Intel’s Lobbying Power Essential for Driverless Car Push, Says Mobileye CEO

To facilitate a dialogue with regulators, Mobileye recently published an article describing a roadmap for bringing down driving-related deaths through automated driving capabilities

Tomer Hadar 17:0005.09.17
Jerusalem-based automotive technology company Mobileye aims for the serial production of an autonomous car by 2021. To get there it needs to overcome both technology and regulation challenges, said company CEO Amnon Shashua at Calcalist’s 2017 National Economic Council held yesterday in Tel-Aviv.

 

 

 

To sway regulators, Mr. Shashua added, the company needs Intel. “Mobileye can talk with the Israeli regulator, but Intel can talk to the American regulator,” he said.
Mobileye CEO Amnon Shashua Mobileye CEO Amnon Shashua

 

In March 2017 Intel announced a $15.3 billion deal to buy Mobileye.

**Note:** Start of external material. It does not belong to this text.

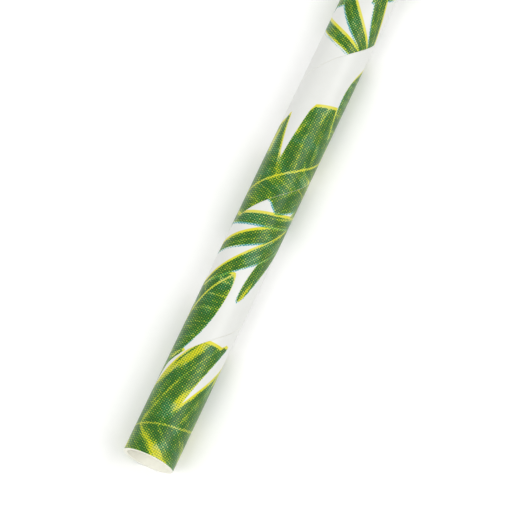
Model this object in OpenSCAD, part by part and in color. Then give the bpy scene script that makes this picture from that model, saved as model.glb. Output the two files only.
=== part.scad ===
// Paper drinking straw, wound from three glued paper strips and cut square at both ends.
// It lies along X with its underside on Z = 0 and its middle over the origin.
// The strips are glued into one wall, so the straw is one solid. Their edges stay visible
// as fine helical seams: one outside, in the printed strip, and one inside the bore.

/* [Straw] */
// Outside diameter of the finished straw
straw_d = 6; // [4:0.1:12]
// Length of the straw between its two cut ends
straw_l = 197; // [100:1:250]
// Depth of the narrow flat that the paper takes on where it lies
rest_flat_t = 0.05; // [0.02:0.01:0.08]

/* [Wall] */
// Thickness of the printed outer strip
outer_ply_t = 0.10; // [0.06:0.01:0.16]
// Thickness of the hidden middle strip
middle_ply_t = 0.16; // [0.10:0.01:0.24]
// Thickness of the inner strip, which lines the bore
inner_ply_t = 0.16; // [0.10:0.01:0.24]

/* [Winding] */
// Angle between the strips' edges and the straw's axis, in degrees
wind_angle = 45; // [35:1:55]
// Gap left between neighbouring edges of the outer strip
outer_gap = 0.05; // [0.03:0.01:0.20]
// Gap left between neighbouring edges of the inner strip
inner_gap = 0.10; // [0.03:0.01:0.20]
// Distance from the front end (at -X) to the outer seam's first crossing of the top line
seam_start = 13.8; // [0:0.1:18]
// Distance along the straw from the outer seam to the inner one
seam_offset = 6.3; // [2:0.1:9]

/* [Hidden] */

$fn = 96;

straw_r = straw_d / 2;
seam_floor_r = straw_r - outer_ply_t;
seam_roof_r = seam_floor_r - middle_ply_t;
bore_r = seam_roof_r - inner_ply_t;

// The strips advance one pitch in each turn, so that the outer strip just closes.
pitch = PI * straw_d / tan(wind_angle);
// A seam is cut in straight steps, this many to a turn.
seam_steps = 24;
// How far a cutter runs past the surface or the end that it opens
past = 0.3;
// Where the top line lies, as an angle from +Y towards +Z
top_angle = 90;

// A point of a helix about X, at angle a and radius r, x_shift along from the seam's middle
function helix_point(a, r, x_shift) =
    [pitch * a / 360 + x_shift, r * cos(a + top_angle), r * sin(a + top_angle)];

// The four corners of a seam's section at angle a, counted from where it crosses the top line
function seam_section(a, low_r, high_r, width) = [
    helix_point(a, low_r, -width / 2),
    helix_point(a, low_r, width / 2),
    helix_point(a, high_r, width / 2),
    helix_point(a, high_r, -width / 2)
];

// The space between two strip edges, as a solid that winds from end to end.
// gap is square to the edges, and crossing is where the seam crosses the top line.
module seam(low_r, high_r, gap, crossing) {
    step = 360 / seam_steps;
    first = floor((-past - crossing) / pitch * seam_steps);
    last = ceil((straw_l + past - crossing) / pitch * seam_steps);
    width = gap / sin(wind_angle);
    corners = [
        for (i = [first:last])
            each seam_section(i * step, low_r, high_r, width)
    ];
    rings = last - first;
    sides = [
        for (ring = [0:rings - 1], side = [0:3])
            let (here = 4 * ring + side, next = 4 * ring + (side + 1) % 4)
                each [[here, here + 4, next], [next, here + 4, next + 4]]
    ];
    front = [[0, 1, 2, 3]];
    back = [[for (side = [3:-1:0]) 4 * rings + side]];
    translate([crossing, 0, 0])
        polyhedron(points = corners, faces = concat(sides, front, back), convexity = 20);
}

module wall() {
    rotate([0, 90, 0])
        cylinder(r = straw_r, h = straw_l);
}

module bore() {
    translate([-past, 0, 0])
        rotate([0, 90, 0])
            cylinder(r = bore_r, h = straw_l + 2 * past);
}

module outer_seam() {
    seam(seam_floor_r, straw_r + past, outer_gap, seam_start);
}

module inner_seam() {
    seam(bore_r - past, seam_roof_r, inner_gap, seam_start + seam_offset);
}

// What lies below the flat underside
module rest_flat() {
    translate([-past, -straw_r, -straw_r - past])
        cube([straw_l + 2 * past, straw_d, past + rest_flat_t]);
}

module straw() {
    color("darkseagreen")
        translate([-straw_l / 2, 0, straw_r - rest_flat_t])
            difference() {
                wall();
                bore();
                outer_seam();
                inner_seam();
                rest_flat();
            }
}

straw();
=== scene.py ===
# %% [markdown]
# A paper drinking straw is not moulded or drawn out: it is wound. Three narrow strips of paper,
# wet with glue, run round a steel pin at 45 degrees, one over the other, and the tube that forms
# is sawn into lengths. This lesson winds the same three strips, prints the outer one with
# leaves, and puts the straw on a pale table under soft light.
#
# The CAD part gives the sizes.

# %% Load the part
import math

import bpy
import numpy as np
from mathutils import Matrix, Vector


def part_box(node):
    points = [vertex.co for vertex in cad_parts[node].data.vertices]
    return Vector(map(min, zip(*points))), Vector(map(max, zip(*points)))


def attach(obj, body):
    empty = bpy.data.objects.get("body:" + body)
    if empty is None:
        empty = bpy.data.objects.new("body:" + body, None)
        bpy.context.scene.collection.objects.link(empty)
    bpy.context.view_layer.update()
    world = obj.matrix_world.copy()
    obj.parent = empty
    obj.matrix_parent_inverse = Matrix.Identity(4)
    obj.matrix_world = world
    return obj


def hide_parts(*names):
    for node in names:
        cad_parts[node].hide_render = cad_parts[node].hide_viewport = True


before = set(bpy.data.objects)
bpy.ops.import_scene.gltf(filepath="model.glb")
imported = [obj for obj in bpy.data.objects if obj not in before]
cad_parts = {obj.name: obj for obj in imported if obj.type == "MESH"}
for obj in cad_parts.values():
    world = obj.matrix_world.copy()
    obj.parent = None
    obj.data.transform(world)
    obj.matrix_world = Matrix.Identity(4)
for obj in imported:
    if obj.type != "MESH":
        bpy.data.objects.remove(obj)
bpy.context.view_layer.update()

# %% [markdown]
# Every length below is worked out in millimetres and turned to metres at the last moment,
# because a straw's paper is easier to think of as 0.1 than as 0.0001.
#
# The straw lies along X. Its length, radius and height are read from the CAD node's box: the
# paper gives 0.05 mm where it lies, so the axis is that much lower than the radius.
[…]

The first stage of the acquisition was completed August 8, when Intel secured 84% of Mobileye’s shares, positioning the chip-maker as a tier-one competitor in the global autonomous driving market.The reverse merger has seen Mobileye placed at the helm of Intel’s automated driving group, and Mr. Shashua named CEO of the company, now called Mobileye an Intel Company.

 

Regulators are still unsure about where to place liability when it comes to self-driving vehicles. In California and Texas, regulators require that a human driver be present to take control of the car when the need arises. The U.K. government has similar requirements in place.

 

Mr. Shashua believes the way to regulators hearts goes through enhanced safety. “We don't want to invest money just to have the autonomous vehicle-making accidents and being shut down by the regulator. That's why autonomous vehicles have to be safe," said Mr. Shashua.

 

To facilitate a dialogue with regulators, Mobileye recently published an article describing a roadmap for bringing down driving-related deaths through automated driving capabilities.

 

Compared to design blunders in consumer goods such as smartphones, engineering failures in autonomous driving can lead to car accidents and deaths, said Mr. Shashua.

 

In 2016, Mobileye parted ways with Tesla following an autonomous car accident that killed a Tesla test-driver in May that year.

 

“An autonomous vehicle cannot make mistakes. The U.S. has 35 thousand driving-related deaths a year. If robots replace drivers and you'll still have ten thousand deaths a year, it won't work. But if there will only be ten deaths, then it will work. We don't want to invest money just to have the autonomous vehicle making accidents and being shut down by the regulator. That's why autonomous vehicles have to be safe,” Mr. Shashua said.

 

"The chances of dying while driving is one in a million now. We need it to be one in a billion. It will bring driving-related deaths down to a third of current rates,” he added, comparing the chances of dying on the road to “the statistical chance of a plane's wing detaching during flight."

 

Discussions with regulators, Mr. Shashua, said, need to move from the hypothetical to the practical. “We all know airbags in cars save lives, but most people don't know that they also kill people. Society can live with it because the risk is minor, but it can happen. If we manage to get the number of deaths down to that level, the ethical consideration won't matter.”

 

"The change brought on by our partnership with Intel worried us," said Mr. Shashua on stage. "You don't make such a big investment just to lose the creativity; that's why Mobileye is staying independent. Intel is the shareholder and the resource provider," he added.

 

 

"Intel is providing us not with a financial back, which we already have, but with an industrial back. Our organic growth is just too slow to conquer this kind of industry, and that's why we partnered with Intel," he said.